LGBTQ+ Representation: Heartstopper

Hannah Dowaliby, Copy Editor

Hearstopper is a webcomic, book series, and Netflix adaptation written by award-winning author, illustrator, and screenwriter, Alice Oseman. This heartwarming, queer teen love story has brought representation to LGBTQ+ teens and adults, leaving people wondering when, exactly, the next season will come out next.

Ever since its release on Netflix on April 22nd, Heartstopper has completely enraptured its audience, and personally, I am not an exception. The story takes place in Britain, where you meet the protagonist, Charlie Spring. He attends an all boys grammar school, called Truham Grammar School for Boys. It isn’t long before you meet Charlie’s love interest and fellow protagonist, Nicholas Nelson, or Nick, for short.

After this, the story unfolds. The show follows Nick and Charlie the closest, but you are also introduced to other characters, such as Tao, Elle, Darcy, and Tara, to name a few. Despite the show’s appearances, it actually touches on more than just the bubbling romance between Nick and Charlie. Heartstopper does something that other shows and movies I have seen before don’t dare to do; it addresses heavier topics that come along with being a part of the LGBTQ+ community.

Naturally, these topics are heavier—for example, throughout a few episodes of the show, you can see Nick struggle to come to terms with his identity, and, in his words, he has a “full on, gay crisis”—and in honesty, it is relieving to see them being brought up. Not only do we see one of the main characters grappling with their own identity, but we also see Charlie deal with homophobia and bullying from his peers. Though tragic in its own right, we get to see a very real and honest representation of an experience that most LGTBQ+ individuals have likely faced.

Aside from heavy topics, Heartstopper does an excellent job naturally fleshing out characters and making them feel real. These characters include Tao, Charlie’s best friend, who serves as an overprotective and fearless contrast to Charlie’s shy and introverted behavior. We are introduced to Elle, a trans woman trying to navigate her own life in a new environment, having been recently transferred from Truham to Harvey Greene Grammar School for Girls.
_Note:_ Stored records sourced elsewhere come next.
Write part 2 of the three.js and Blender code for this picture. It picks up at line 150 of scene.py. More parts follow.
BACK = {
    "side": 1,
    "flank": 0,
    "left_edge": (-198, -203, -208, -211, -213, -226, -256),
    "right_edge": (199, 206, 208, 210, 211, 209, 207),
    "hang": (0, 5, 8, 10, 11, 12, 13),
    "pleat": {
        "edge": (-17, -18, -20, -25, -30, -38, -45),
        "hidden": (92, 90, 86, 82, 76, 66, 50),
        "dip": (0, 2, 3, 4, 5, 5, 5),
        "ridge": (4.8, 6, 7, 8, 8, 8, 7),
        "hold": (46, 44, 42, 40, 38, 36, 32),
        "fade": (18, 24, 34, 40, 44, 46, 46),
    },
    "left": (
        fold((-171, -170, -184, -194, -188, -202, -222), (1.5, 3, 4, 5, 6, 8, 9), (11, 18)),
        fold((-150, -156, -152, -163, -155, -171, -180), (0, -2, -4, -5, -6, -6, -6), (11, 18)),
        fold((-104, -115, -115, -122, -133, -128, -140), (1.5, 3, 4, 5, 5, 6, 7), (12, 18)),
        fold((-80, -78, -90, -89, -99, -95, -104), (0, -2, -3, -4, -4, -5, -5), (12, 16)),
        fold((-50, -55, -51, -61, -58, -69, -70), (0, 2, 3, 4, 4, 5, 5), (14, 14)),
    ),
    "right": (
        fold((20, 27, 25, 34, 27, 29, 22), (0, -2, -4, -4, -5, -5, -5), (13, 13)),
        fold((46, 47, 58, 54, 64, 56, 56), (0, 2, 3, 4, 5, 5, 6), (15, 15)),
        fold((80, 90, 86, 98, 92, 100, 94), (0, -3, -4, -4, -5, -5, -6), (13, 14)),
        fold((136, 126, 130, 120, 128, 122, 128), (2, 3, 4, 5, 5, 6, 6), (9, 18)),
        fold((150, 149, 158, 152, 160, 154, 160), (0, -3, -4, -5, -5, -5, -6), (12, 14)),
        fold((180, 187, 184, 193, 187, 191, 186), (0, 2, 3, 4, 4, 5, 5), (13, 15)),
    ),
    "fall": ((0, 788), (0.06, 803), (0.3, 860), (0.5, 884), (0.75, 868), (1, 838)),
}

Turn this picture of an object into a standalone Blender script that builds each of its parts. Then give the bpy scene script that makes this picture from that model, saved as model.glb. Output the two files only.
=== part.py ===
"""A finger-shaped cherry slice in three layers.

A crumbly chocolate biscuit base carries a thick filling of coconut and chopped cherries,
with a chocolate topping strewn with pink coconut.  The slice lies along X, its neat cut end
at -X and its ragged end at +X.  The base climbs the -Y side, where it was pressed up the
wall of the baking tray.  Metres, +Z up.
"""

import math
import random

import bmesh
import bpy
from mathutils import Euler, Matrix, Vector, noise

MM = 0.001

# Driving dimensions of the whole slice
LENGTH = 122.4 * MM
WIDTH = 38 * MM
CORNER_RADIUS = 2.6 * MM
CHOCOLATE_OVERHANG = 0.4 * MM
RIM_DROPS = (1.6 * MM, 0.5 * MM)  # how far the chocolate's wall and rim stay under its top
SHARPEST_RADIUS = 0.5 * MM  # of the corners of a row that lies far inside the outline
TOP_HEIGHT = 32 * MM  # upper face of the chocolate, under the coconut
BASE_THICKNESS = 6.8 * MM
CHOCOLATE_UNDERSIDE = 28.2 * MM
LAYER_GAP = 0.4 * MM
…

Overall, Heartstopper is truly an adorable and absolutely excellent story which gives LGBTQ+ individuals feeling fulfilled with representation that is a much needed breath of fresh air. The simplicity of Alice Oseman’s “boy meets boy, boys become friends, boys fall in love” story is finally, in my opinion, exactly what teen culture needed. Even those who are not LGBTQ+ have found this story fulfilling and wholesome—an absolute heartthrob. Heartstopper is a show that makes you empathize with the characters and their struggles, and it shines light on problems that are rarely ever talked about in the media. It immerses you into their story, making each new character feel like a real, genuine human being. This show is, put in the simplest terms, relatable, and worth the watch.

Afterall, Alice Oseman herself said it best. “Maybe tomorrow I’ll believe in something other than boys on a screen.”